Portanto, impor um “teste de idoneidade” aos servidores públicos no Brasil violaria os princípios constitucionais de estabilidade e ampla defesa. Ainda assim, Roberta Dantas Ribeiro, sócia do Chalfin, Goldberg e Vainboim Advogados, lembra que a estabilidade é aplicável apenas aos servidores estatutários. “O artigo 37 da Constituição também prevê nomeações para cargos em comissão, que não têm qualquer garantia de permanência. Está previsto também as contratações temporárias com objetivo de atender uma necessidade temporária de excepcional interesse público”, explica.
Além disso, funcionários da administração pública indireta, como autarquias, empresas públicas, fundações de Direito Público e sociedades de economia mista, são contratados sob as regras da Consolidação das Leis do Trabalho (CLT). “Para esses casos, a demissão pode se dar a qualquer momento, sem a necessidade de sentença judicial transitada em julgado ou de processo administrativo”, pontua Eduardo Martins Pereira, do Schiefler Advocacia.
Justiça brasileira permite provas de idoneidade a funcionários privados?
Não são apenas os funcionários públicos brasileiros que têm respaldo legal para escaparem de uma “prova de idoneidade”. Henrique Melo, advogado de Direito Trabalhista e sócio do NHM Advogados, frisa que no Brasil o mais próximo disso seria a exigência da apresentação de certidões de antecedentes criminais e antecedentes financeiros. Mas, mesmo nesse caso, não seria uma questão simples.
Além de não existir uma lei que disponha sobre quais informações o empregador pode solicitar, o artigo 5º da Constituição resguarda o direito do indivíduo à privacidade e intimidade. Já a lei 9.029/1995 proíbe a adoção de qualquer prática discriminatória e limitativa para efeito de acesso ao emprego ou sua manutenção, por motivo de sexo, origem, raça, cor, estado civil, entre outros.

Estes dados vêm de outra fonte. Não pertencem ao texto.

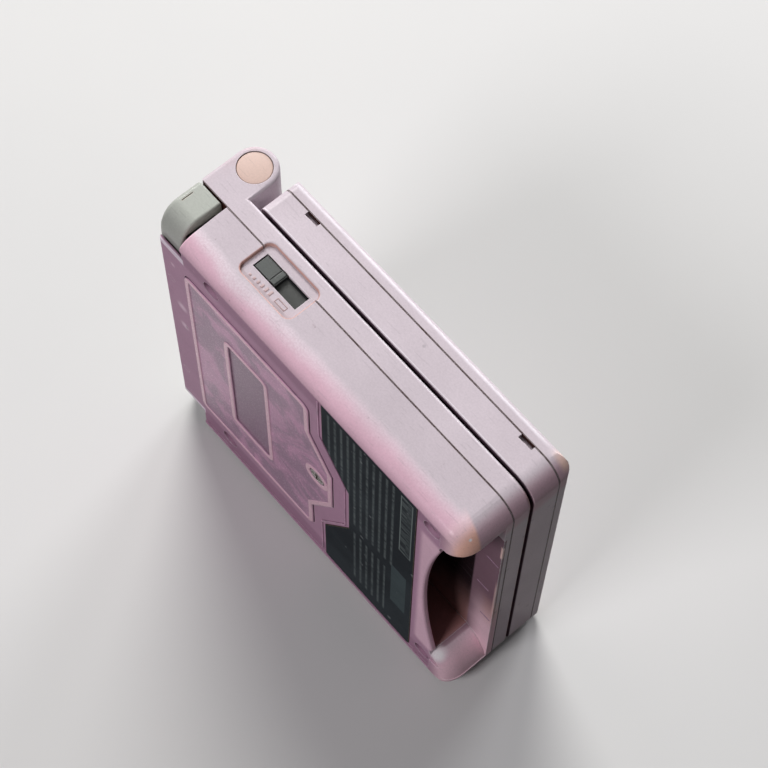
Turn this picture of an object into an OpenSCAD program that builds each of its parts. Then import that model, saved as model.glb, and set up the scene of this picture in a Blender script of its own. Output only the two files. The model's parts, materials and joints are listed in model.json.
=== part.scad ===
// Clamshell handheld game console, closed, standing on its right-hand side.
// Every place is measured from the rear edge (x), the underside (y) and the right side (z);
// framed() then moves the origin to the bottom centre of the standing console.

/* [Body] */
// Depth from the hinge edge to the cartridge edge
body_depth = 84.6; // [82:0.1:95]
// Width from the right side to the left side
body_width = 82; // [80:0.5:95]
// Plan radius of the two front corners
corner_r = 5; // [4:0.1:6]
// Plan radius of the two rear corners
rear_r = 2.2; // [1.8:0.1:3]
// Radius of the long edges of the underside
edge_r = 2.2; // [1.8:0.1:2.3]
// Thickness of the moulded side walls
wall = 1.5; // [1.3:0.05:1.7]
// Height of the key surface above the underside
base_top = 15.7; // [15.4:0.1:17]
// Height of the upper shell, from seam to key surface
upper_shell_h = 4.2; // [3.8:0.1:4.6]
// Thickness of the key surface
key_wall = 1.5; // [1.2:0.05:1.5]
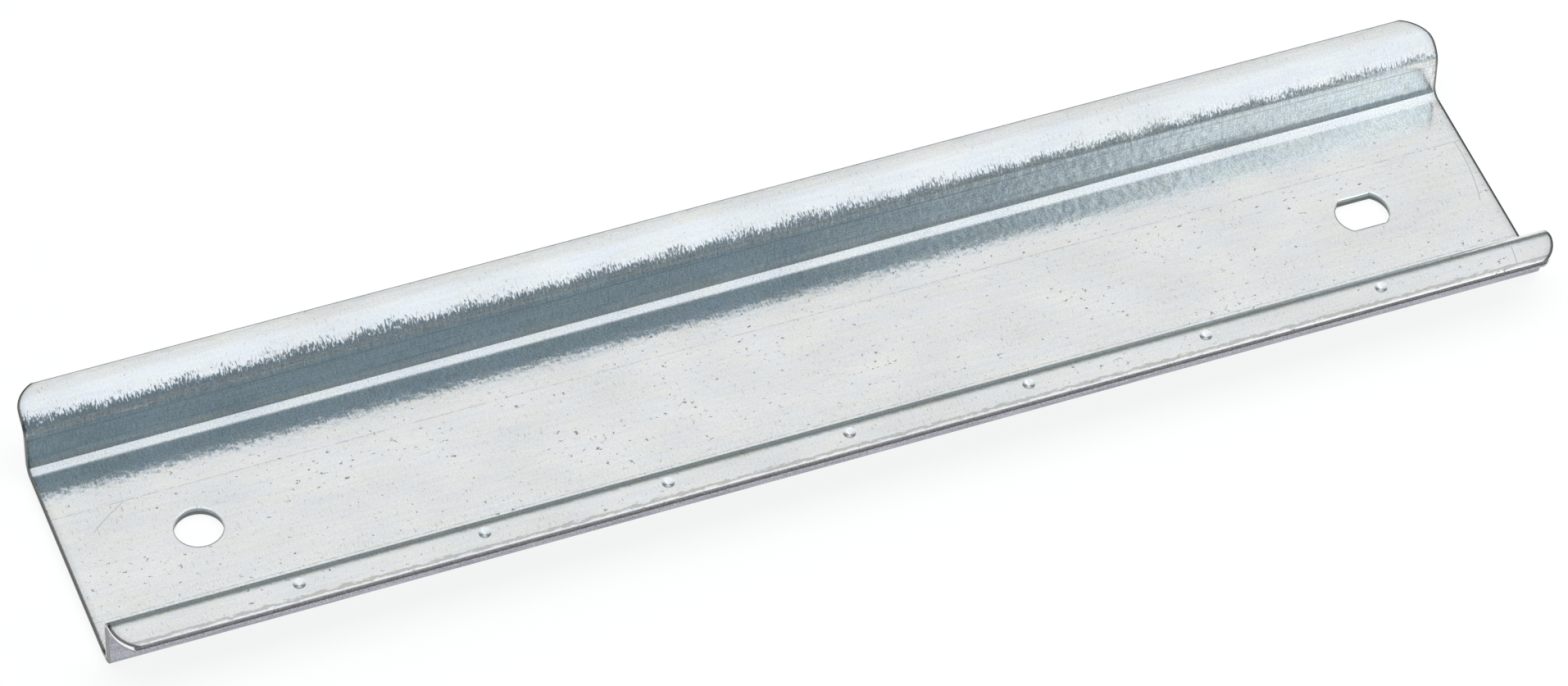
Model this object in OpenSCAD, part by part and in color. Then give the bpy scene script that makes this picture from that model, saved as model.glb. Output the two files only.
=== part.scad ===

“A exigência de certidões de antecedentes só é permitida quando há justificativa relacionada à natureza do trabalho”, diz Melo. Ele explica que o Tribunal Superior do Trabalho permite esse tipo de prova para funções específicas. Como, por exemplo, para empregados domésticos, cuidadores de menores, idosos ou deficientes (em creches, asilos ou instituições afins), além de trabalhadores que atuam com substâncias tóxicas, entorpecentes e armas, ou que atuam no setor financeiro ou com informações sigilosas. “Nos casos em que não existem justificativas, a exigência de certidões caracteriza um dano moral praticado pela empresa.”